§ **OBJECTIVE**: Take every line where the string "bodies" appears and copy it.

/---

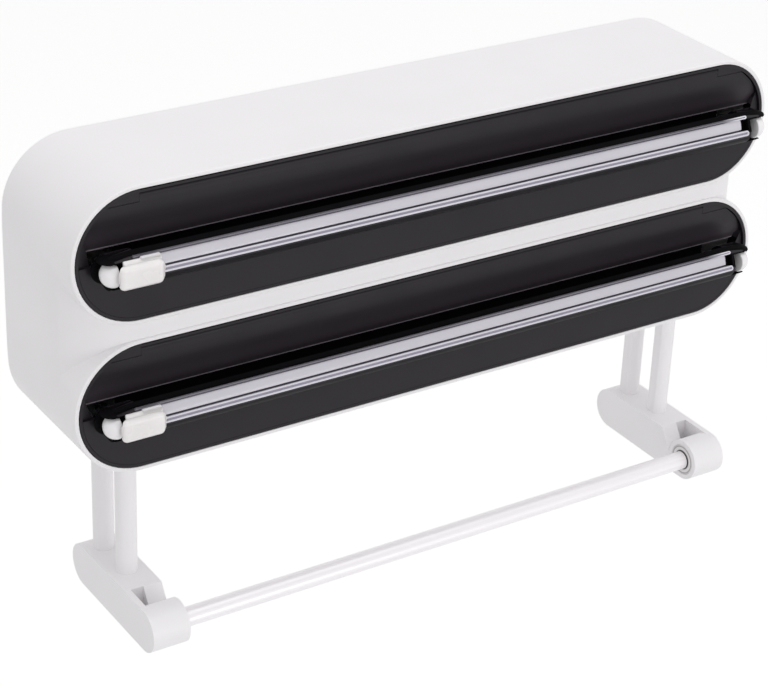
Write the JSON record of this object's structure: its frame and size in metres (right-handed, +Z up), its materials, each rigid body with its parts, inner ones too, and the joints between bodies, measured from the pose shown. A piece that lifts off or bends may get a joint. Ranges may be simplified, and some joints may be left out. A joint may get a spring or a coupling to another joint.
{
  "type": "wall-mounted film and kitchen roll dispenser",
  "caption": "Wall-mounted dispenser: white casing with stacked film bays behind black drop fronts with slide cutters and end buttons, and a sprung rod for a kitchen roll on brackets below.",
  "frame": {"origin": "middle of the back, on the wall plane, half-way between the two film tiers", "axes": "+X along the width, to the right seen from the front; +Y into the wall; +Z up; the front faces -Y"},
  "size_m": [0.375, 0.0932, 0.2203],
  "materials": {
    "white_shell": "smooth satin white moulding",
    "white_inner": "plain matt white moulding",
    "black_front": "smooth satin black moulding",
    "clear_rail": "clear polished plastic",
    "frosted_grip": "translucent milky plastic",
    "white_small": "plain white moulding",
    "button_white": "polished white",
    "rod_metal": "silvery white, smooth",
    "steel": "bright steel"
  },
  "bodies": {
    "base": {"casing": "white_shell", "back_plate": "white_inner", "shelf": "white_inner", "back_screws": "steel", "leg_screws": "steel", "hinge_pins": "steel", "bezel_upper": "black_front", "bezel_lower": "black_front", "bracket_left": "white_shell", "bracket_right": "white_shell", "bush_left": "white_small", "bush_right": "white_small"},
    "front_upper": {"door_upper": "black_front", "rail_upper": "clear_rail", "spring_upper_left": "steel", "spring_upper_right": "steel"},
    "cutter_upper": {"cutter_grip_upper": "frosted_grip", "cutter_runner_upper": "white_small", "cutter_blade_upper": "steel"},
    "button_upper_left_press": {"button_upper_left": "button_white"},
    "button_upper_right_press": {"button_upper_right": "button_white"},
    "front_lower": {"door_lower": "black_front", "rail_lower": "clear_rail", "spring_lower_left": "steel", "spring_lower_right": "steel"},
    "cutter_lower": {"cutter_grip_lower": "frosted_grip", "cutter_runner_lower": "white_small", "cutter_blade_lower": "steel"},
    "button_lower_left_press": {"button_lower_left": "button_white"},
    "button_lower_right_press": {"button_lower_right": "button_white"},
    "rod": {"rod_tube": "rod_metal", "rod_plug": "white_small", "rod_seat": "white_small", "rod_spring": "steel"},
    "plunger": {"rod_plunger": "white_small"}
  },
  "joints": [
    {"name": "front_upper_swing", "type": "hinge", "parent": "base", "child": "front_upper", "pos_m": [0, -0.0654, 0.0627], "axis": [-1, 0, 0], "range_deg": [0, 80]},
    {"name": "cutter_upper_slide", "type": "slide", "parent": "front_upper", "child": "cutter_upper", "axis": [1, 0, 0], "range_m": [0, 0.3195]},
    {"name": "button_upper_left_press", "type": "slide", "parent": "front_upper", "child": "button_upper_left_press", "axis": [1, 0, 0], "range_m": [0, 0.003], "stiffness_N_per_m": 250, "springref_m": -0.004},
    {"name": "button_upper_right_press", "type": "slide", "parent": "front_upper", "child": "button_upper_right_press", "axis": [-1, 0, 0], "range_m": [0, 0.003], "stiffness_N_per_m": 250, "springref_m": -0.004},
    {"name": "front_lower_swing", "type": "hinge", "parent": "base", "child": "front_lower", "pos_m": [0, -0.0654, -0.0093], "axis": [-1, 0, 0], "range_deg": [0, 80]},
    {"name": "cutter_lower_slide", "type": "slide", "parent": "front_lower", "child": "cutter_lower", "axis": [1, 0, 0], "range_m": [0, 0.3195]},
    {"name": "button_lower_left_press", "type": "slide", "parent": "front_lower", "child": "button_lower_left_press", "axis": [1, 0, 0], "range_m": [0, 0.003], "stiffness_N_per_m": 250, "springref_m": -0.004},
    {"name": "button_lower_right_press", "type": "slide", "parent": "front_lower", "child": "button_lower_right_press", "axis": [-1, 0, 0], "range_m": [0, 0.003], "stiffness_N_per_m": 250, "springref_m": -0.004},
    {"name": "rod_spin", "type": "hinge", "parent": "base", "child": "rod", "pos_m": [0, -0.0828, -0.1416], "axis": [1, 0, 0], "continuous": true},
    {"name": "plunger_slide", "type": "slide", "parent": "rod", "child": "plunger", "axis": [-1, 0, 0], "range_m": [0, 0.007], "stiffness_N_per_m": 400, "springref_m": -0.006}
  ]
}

\---

§ **CORRECT OUTPUT**:
Write the JSON record of this object's structure: its frame and size in metres (right-handed, +Z up), its materials, each rigid body with its parts, inner ones too, and the joints between bodies, measured from the pose shown. A piece that lifts off or bends may get a joint. Ranges may be simplified, and some joints may be left out. A joint may get a spring or a coupling to another joint.
  "bodies": {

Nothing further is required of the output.